── Stored data ──

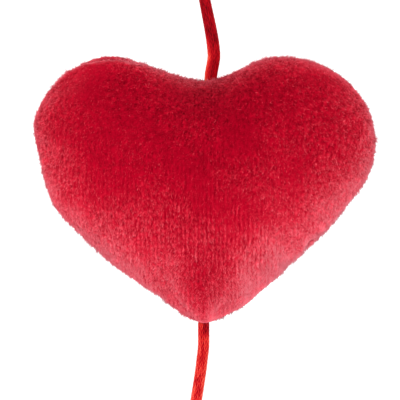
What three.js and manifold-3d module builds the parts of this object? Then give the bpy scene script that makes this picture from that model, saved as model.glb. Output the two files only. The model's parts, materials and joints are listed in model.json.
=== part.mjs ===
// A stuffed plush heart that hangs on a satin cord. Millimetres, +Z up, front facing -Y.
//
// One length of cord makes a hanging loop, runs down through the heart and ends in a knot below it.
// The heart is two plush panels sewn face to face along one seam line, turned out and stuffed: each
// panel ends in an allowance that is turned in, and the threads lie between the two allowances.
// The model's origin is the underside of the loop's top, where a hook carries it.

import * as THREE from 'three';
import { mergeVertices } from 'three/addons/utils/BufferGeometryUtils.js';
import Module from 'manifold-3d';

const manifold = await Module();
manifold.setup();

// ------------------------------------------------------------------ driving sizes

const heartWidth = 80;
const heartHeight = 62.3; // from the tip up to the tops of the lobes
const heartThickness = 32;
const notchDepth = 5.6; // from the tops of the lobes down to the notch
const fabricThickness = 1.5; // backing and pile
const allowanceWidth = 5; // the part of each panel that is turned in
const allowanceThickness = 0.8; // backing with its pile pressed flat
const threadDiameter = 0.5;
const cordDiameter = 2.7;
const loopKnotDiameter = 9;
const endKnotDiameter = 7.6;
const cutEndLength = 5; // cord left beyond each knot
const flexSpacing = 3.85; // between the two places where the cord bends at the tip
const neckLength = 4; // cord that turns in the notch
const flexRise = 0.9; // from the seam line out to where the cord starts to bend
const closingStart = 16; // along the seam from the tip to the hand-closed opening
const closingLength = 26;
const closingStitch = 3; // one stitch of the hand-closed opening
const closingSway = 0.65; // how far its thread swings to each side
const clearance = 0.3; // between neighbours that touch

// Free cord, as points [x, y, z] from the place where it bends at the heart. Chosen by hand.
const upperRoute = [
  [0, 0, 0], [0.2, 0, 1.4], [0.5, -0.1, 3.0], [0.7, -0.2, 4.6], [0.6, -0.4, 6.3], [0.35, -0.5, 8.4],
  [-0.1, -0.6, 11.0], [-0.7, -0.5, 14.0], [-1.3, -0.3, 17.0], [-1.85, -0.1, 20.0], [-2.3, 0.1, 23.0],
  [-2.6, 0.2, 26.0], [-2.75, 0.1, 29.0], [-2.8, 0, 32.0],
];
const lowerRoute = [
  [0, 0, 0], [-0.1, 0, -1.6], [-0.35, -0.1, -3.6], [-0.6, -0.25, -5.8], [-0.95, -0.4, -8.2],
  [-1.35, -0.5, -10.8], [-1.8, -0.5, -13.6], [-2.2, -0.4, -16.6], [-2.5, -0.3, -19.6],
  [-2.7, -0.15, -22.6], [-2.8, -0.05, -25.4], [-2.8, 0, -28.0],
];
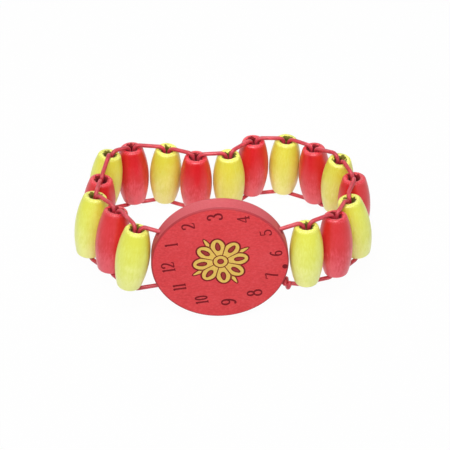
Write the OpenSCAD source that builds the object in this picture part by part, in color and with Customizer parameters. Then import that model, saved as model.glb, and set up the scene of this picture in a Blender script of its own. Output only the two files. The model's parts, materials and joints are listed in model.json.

───

• [Problem requirements]:
Reproduce the entire listing word for word.

• [Solution below]:
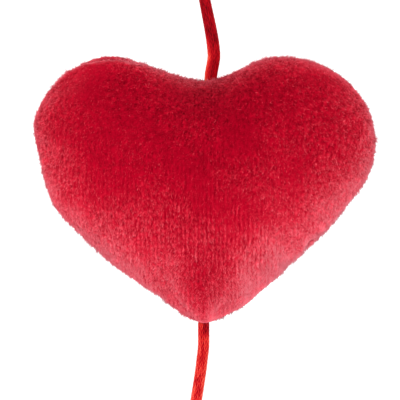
What three.js and manifold-3d module builds the parts of this object? Then give the bpy scene script that makes this picture from that model, saved as model.glb. Output the two files only. The model's parts, materials and joints are listed in model.json.
=== part.mjs ===
// A stuffed plush heart that hangs on a satin cord. Millimetres, +Z up, front facing -Y.
//
// One length of cord makes a hanging loop, runs down through the heart and ends in a knot below it.
// The heart is two plush panels sewn face to face along one seam line, turned out and stuffed: each
// panel ends in an allowance that is turned in, and the threads lie between the two allowances.
// The model's origin is the underside of the loop's top, where a hook carries it.

import * as THREE from 'three';
import { mergeVertices } from 'three/addons/utils/BufferGeometryUtils.js';
import Module from 'manifold-3d';

const manifold = await Module();
manifold.setup();

// ------------------------------------------------------------------ driving sizes

const heartWidth = 80;
const heartHeight = 62.3; // from the tip up to the tops of the lobes
const heartThickness = 32;
const notchDepth = 5.6; // from the tops of the lobes down to the notch
const fabricThickness = 1.5; // backing and pile
const allowanceWidth = 5; // the part of each panel that is turned in
const allowanceThickness = 0.8; // backing with its pile pressed flat
const threadDiameter = 0.5;
const cordDiameter = 2.7;
const loopKnotDiameter = 9;
const endKnotDiameter = 7.6;
const cutEndLength = 5; // cord left beyond each knot
const flexSpacing = 3.85; // between the two places where the cord bends at the tip
const neckLength = 4; // cord that turns in the notch
const flexRise = 0.9; // from the seam line out to where the cord starts to bend
const closingStart = 16; // along the seam from the tip to the hand-closed opening
const closingLength = 26;
const closingStitch = 3; // one stitch of the hand-closed opening
const closingSway = 0.65; // how far its thread swings to each side
const clearance = 0.3; // between neighbours that touch

// Free cord, as points [x, y, z] from the place where it bends at the heart. Chosen by hand.
const upperRoute = [
  [0, 0, 0], [0.2, 0, 1.4], [0.5, -0.1, 3.0], [0.7, -0.2, 4.6], [0.6, -0.4, 6.3], [0.35, -0.5, 8.4],
  [-0.1, -0.6, 11.0], [-0.7, -0.5, 14.0], [-1.3, -0.3, 17.0], [-1.85, -0.1, 20.0], [-2.3, 0.1, 23.0],
  [-2.6, 0.2, 26.0], [-2.75, 0.1, 29.0], [-2.8, 0, 32.0],
];
const lowerRoute = [
  [0, 0, 0], [-0.1, 0, -1.6], [-0.35, -0.1, -3.6], [-0.6, -0.25, -5.8], [-0.95, -0.4, -8.2],
  [-1.35, -0.5, -10.8], [-1.8, -0.5, -13.6], [-2.2, -0.4, -16.6], [-2.5, -0.3, -19.6],
  [-2.7, -0.15, -22.6], [-2.8, -0.05, -25.4], [-2.8, 0, -28.0],
];
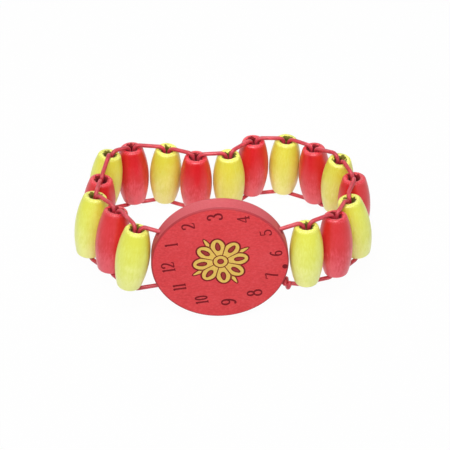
Write the OpenSCAD source that builds the object in this picture part by part, in color and with Customizer parameters. Then import that model, saved as model.glb, and set up the scene of this picture in a Blender script of its own. Output only the two files. The model's parts, materials and joints are listed in model.json.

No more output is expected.